Has the no-smoking law closed any the coffeeshops themselves?

Smokers AmstedamNo, fortunately. Several government officials have addressed this and have said they have no intention of using this new law to close the coffeeshops, but at the same time there is no guarantee the coffeeshops will be this way forever. The city frequently acknowledges that they think having the coffeeshops does more good than harm, but on the other hand they have tightened restrictions on them a few times in recent years. And the planned major clean-up of the Red Light District will certainly end up shutting the doors of at least a few shops in that area over the next few years.
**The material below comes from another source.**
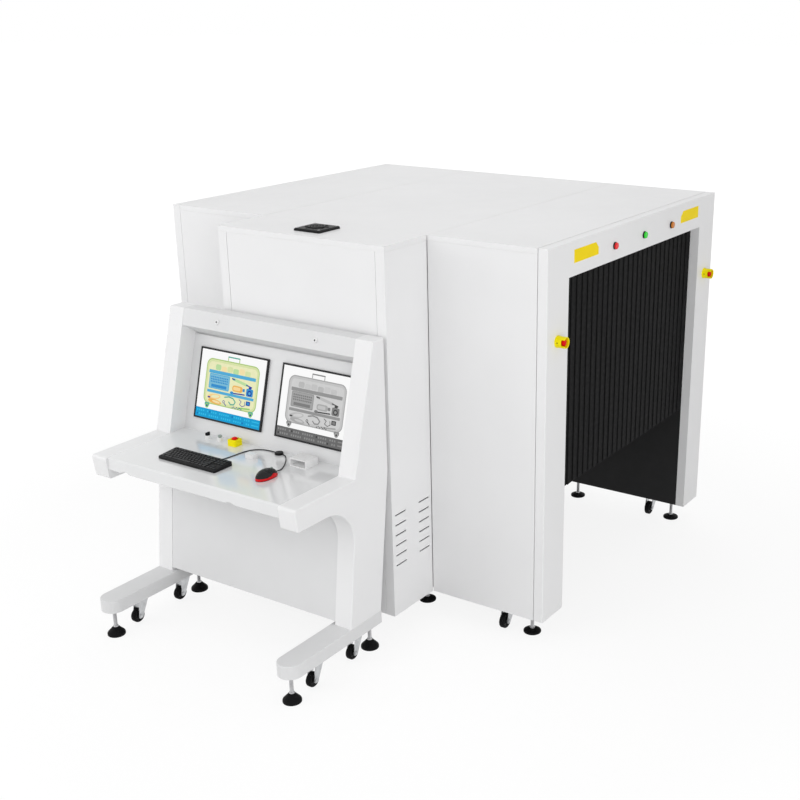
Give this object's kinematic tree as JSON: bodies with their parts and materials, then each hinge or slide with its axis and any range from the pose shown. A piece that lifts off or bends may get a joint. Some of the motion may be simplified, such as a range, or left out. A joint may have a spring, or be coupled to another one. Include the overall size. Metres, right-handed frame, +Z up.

But with regard to the July 2008 no-smoking law, since these coffeeshops exist as places where people go to smoke, officials are less concerned about a minority of smokers affecting a majority non-smokers, which is the case everywhere else. The law states that employees must be able to work in a smoke-free zone, but this only applies to tobacco smoke and not cannabis smoke. As long as customers don’t mix tobacco in with their weed or hash in the main work area, the employees don’t have to be “protected” from the smoke.

The smoking ban strictly applies to tobacco, so the ability to smoke a euro-joint in some coffeeshops is gone, but generally speaking pure cannabis smoking carries on just as before. And as mentioned above, most places have a separate part of the shop where tobacco is allowed, so not much has really changed.

If you aren’t from Europe you might not be aware that joints in Amsterdam consist of weed or hash mixed with tobacco when rolled by a European. People from the rest of the world typically roll joints made only of weed, and since the no-smoking law has kicked in there seems to be some evidence that some Europeans are switching to pure joints, but the majority of them carry on mixing with tobacco.

Enforcement is uncertain

The tobacco smoking ban is now in place, but strangely the situation isn’t completely clear yet. The main issue has to do with enforcement. We must occasionally remind ourselves that buying and smoking cannabis is still technically illegal in the Netherlands, and this is just a pragmatic tolerance program that the government feels does more good than harm. The government has clearly stated that they don’t plan on using this tobacco law to close coffeeshops, nor do they plan on harassing shops more than other businesses. Since the whole situation is at least a little ridiculous on the surface, most shops are taking a wait-and-see approach rather than drastically changing their operation to prevent something that might never happen anyway.

In the meantime, more shops are providing vaporizers and pipes for their customers.